++++ DATA LINES
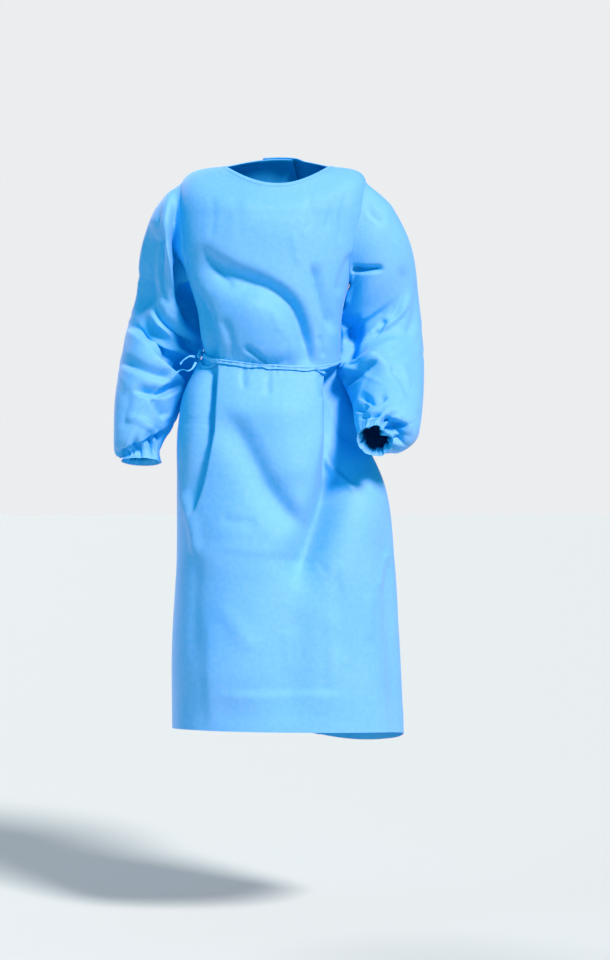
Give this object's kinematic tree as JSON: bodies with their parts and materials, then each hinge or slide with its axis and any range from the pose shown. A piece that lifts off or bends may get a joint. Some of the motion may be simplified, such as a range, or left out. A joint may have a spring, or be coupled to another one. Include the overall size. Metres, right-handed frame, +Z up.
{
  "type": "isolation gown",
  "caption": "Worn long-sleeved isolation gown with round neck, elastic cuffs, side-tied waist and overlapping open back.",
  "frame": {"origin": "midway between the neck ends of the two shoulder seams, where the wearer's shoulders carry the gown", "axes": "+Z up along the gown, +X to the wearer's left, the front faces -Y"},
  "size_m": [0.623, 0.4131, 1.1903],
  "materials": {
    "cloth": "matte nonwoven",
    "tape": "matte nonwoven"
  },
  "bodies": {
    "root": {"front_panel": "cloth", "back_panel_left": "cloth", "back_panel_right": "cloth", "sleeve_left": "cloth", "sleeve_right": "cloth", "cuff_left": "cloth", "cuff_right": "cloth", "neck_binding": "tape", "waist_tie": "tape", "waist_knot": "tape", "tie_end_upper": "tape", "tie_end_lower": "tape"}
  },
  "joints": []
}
++++++++
§ **AIM OF THE EXERCISE**
Track down every line with the word "frame" and copy it.

§ **EXPECTED OUTPUT**
Give this object's kinematic tree as JSON: bodies with their parts and materials, then each hinge or slide with its axis and any range from the pose shown. A piece that lifts off or bends may get a joint. Some of the motion may be simplified, such as a range, or left out. A joint may have a spring, or be coupled to another one. Include the overall size. Metres, right-handed frame, +Z up.
  "frame": {"origin": "midway between the neck ends of the two shoulder seams, where the wearer's shoulders carry the gown", "axes": "+Z up along the gown, +X to the wearer's left, the front faces -Y"},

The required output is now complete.